* TASK
Return verbatim the inclusive range of lines running from the line that contains "for stale in" to the line that contains "for node in". Omit every other line.

* EXCERPTED DATA

----------------------------------------

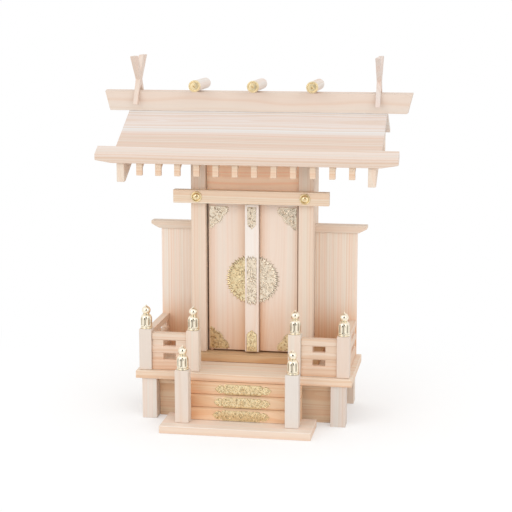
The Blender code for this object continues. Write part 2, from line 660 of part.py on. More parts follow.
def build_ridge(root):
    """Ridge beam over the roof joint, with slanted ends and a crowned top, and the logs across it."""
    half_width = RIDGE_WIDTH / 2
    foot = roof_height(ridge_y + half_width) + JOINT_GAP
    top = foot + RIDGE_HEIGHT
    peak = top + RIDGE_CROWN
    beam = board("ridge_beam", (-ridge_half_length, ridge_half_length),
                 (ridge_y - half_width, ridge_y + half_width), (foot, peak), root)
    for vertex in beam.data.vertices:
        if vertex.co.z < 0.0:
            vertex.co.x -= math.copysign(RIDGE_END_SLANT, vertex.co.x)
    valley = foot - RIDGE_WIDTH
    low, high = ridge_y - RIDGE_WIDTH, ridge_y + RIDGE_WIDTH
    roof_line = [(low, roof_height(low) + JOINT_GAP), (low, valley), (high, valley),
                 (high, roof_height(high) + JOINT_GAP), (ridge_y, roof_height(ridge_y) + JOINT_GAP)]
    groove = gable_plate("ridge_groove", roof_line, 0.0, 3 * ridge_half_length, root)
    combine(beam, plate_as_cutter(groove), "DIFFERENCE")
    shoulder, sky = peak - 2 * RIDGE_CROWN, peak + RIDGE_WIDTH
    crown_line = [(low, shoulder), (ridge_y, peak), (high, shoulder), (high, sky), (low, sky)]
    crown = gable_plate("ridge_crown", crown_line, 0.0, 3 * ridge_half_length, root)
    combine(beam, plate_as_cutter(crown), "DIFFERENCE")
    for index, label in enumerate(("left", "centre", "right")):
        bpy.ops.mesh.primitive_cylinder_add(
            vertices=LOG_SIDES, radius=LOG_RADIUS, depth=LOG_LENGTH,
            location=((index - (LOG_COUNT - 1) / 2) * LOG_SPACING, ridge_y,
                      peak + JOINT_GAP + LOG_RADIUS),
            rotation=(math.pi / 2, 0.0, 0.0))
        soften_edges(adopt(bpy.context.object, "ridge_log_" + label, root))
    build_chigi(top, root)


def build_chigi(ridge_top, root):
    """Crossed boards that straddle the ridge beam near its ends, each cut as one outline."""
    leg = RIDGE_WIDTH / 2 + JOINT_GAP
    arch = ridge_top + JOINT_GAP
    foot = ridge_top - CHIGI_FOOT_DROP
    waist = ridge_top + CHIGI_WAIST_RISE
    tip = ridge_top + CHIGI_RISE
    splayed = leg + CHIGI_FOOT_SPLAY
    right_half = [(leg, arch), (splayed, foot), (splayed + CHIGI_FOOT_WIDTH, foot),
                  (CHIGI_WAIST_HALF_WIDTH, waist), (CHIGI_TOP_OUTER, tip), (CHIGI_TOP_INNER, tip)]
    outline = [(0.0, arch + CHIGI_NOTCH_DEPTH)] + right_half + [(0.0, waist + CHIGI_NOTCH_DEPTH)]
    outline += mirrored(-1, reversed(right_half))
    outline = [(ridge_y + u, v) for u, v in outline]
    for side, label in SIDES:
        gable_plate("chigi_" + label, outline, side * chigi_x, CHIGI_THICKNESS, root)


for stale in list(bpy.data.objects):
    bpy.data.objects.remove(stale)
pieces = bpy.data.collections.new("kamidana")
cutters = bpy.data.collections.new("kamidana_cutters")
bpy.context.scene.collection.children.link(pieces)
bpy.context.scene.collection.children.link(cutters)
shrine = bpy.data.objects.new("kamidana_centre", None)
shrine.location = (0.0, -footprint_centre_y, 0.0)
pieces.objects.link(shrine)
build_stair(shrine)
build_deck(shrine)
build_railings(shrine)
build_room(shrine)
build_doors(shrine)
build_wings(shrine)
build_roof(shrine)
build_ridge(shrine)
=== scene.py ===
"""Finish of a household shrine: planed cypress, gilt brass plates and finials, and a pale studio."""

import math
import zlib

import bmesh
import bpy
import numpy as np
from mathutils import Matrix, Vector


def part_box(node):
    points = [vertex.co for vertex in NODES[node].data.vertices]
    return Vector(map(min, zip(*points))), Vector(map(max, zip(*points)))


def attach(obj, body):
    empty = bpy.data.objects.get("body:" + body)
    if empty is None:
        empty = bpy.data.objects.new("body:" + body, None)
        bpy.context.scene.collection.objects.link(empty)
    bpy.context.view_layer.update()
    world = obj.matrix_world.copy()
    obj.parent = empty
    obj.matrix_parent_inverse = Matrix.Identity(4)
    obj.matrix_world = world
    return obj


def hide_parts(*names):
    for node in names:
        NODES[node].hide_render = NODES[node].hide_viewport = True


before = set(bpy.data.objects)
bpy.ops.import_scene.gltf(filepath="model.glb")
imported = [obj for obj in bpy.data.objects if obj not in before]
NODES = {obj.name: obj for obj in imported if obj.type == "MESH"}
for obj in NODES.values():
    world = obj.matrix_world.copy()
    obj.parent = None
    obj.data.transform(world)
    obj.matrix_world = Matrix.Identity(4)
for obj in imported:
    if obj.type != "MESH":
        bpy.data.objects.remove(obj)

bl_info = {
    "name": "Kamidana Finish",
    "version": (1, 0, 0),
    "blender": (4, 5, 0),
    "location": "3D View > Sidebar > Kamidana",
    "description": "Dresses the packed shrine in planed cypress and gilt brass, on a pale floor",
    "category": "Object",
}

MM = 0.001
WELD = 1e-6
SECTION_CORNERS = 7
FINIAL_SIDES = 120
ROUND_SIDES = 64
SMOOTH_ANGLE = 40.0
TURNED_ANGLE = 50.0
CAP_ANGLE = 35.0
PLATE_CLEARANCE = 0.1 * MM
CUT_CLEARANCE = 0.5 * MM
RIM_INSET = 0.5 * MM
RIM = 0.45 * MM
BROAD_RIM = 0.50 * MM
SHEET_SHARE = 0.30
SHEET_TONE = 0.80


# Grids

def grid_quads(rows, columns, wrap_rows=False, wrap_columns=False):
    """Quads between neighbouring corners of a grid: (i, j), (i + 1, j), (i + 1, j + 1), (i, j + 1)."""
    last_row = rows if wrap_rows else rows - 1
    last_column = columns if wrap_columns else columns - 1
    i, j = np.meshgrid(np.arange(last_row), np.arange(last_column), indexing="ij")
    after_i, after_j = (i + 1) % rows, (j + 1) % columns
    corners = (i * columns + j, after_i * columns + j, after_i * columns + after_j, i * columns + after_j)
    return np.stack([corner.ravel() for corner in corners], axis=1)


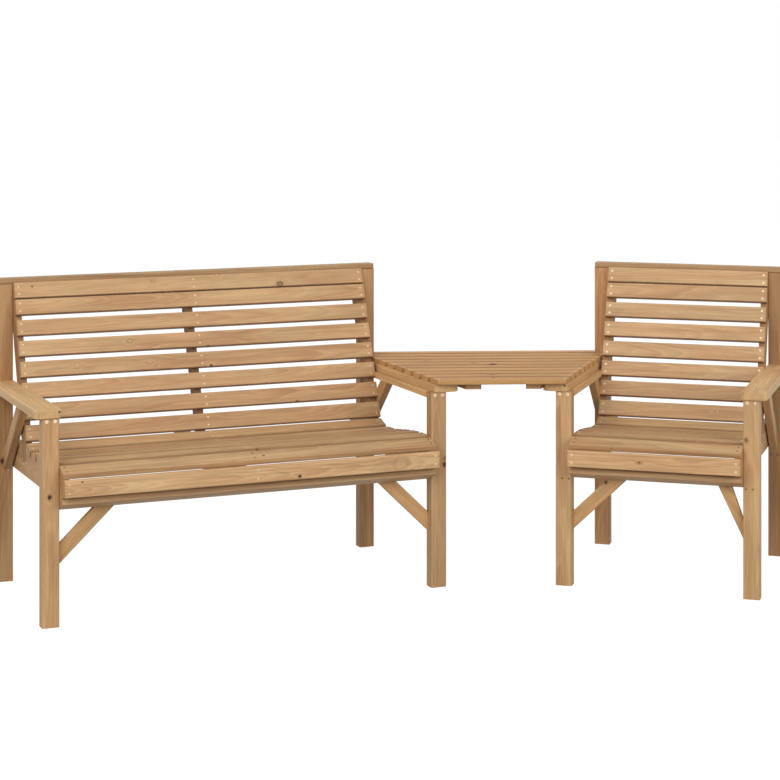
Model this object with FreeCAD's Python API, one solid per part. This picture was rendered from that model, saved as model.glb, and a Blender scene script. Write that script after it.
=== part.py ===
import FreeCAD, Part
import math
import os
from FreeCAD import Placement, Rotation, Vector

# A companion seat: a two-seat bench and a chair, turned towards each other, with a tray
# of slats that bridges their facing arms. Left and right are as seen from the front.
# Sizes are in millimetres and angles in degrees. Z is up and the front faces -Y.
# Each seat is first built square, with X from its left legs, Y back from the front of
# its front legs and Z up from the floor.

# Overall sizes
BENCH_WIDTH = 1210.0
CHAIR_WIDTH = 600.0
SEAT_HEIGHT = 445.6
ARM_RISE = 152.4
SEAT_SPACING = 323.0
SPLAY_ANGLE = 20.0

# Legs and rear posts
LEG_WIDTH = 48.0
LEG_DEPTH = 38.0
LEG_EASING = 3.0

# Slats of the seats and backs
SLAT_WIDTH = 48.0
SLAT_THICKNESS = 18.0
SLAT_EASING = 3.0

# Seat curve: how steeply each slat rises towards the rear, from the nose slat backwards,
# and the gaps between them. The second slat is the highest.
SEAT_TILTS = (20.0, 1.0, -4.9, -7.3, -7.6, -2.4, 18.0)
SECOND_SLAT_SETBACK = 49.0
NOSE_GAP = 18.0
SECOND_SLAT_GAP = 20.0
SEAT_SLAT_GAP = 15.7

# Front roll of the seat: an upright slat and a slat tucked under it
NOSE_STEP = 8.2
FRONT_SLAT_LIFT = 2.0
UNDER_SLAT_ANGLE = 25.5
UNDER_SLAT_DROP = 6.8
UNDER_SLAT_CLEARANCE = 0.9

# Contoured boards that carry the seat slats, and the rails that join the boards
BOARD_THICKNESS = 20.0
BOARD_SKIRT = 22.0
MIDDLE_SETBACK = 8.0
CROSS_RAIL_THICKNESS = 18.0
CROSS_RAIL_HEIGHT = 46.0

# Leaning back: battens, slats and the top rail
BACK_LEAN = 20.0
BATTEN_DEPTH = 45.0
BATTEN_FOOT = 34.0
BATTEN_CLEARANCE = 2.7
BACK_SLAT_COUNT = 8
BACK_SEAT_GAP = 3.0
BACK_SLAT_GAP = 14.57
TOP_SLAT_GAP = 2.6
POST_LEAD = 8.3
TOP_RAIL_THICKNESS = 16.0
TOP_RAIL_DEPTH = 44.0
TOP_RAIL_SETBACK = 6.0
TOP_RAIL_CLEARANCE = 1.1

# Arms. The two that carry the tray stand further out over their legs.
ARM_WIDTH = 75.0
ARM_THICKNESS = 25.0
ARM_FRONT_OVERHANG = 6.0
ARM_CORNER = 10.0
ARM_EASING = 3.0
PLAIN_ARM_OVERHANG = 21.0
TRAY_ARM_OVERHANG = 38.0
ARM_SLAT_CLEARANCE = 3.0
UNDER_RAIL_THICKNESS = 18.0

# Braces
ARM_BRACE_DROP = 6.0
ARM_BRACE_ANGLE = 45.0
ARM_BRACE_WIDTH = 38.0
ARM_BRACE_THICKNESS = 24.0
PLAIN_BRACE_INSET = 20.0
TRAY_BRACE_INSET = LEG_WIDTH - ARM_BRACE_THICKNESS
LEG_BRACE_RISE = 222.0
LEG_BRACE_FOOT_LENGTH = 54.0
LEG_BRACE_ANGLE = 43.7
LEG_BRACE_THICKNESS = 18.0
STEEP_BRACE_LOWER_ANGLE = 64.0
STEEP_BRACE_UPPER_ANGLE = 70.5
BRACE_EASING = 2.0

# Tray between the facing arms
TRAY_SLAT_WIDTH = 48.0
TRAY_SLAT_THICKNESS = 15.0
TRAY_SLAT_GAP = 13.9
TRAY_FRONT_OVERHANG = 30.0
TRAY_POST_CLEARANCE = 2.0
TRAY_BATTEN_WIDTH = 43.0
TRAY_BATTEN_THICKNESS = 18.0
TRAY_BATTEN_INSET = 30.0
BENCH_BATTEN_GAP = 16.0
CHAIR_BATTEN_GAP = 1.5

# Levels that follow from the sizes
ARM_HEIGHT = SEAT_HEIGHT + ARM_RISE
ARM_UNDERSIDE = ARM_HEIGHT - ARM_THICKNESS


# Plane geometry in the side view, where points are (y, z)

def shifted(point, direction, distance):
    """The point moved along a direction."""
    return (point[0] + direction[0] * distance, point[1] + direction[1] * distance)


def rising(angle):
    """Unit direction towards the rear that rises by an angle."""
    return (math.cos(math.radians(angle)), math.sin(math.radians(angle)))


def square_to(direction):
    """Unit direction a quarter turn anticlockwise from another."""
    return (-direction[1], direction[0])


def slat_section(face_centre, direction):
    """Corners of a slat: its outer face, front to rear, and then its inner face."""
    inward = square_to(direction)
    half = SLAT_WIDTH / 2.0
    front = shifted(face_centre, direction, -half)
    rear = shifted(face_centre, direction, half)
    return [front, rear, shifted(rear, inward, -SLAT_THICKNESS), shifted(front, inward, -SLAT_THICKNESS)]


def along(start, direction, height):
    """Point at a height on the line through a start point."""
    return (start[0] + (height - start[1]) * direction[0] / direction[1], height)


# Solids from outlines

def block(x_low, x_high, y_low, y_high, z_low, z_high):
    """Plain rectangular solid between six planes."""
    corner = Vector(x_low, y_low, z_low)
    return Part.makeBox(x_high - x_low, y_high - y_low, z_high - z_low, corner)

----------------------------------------

* SOLUTION
for stale in list(bpy.data.objects):
    bpy.data.objects.remove(stale)
pieces = bpy.data.collections.new("kamidana")
cutters = bpy.data.collections.new("kamidana_cutters")
bpy.context.scene.collection.children.link(pieces)
bpy.context.scene.collection.children.link(cutters)
shrine = bpy.data.objects.new("kamidana_centre", None)
shrine.location = (0.0, -footprint_centre_y, 0.0)
pieces.objects.link(shrine)
build_stair(shrine)
build_deck(shrine)
build_railings(shrine)
build_room(shrine)
build_doors(shrine)
build_wings(shrine)
build_roof(shrine)
build_ridge(shrine)
=== scene.py ===
"""Finish of a household shrine: planed cypress, gilt brass plates and finials, and a pale studio."""

import math
import zlib

import bmesh
import bpy
import numpy as np
from mathutils import Matrix, Vector


def part_box(node):
    points = [vertex.co for vertex in NODES[node].data.vertices]
    return Vector(map(min, zip(*points))), Vector(map(max, zip(*points)))


def attach(obj, body):
    empty = bpy.data.objects.get("body:" + body)
    if empty is None:
        empty = bpy.data.objects.new("body:" + body, None)
        bpy.context.scene.collection.objects.link(empty)
    bpy.context.view_layer.update()
    world = obj.matrix_world.copy()
    obj.parent = empty
    obj.matrix_parent_inverse = Matrix.Identity(4)
    obj.matrix_world = world
    return obj


def hide_parts(*names):
    for node in names:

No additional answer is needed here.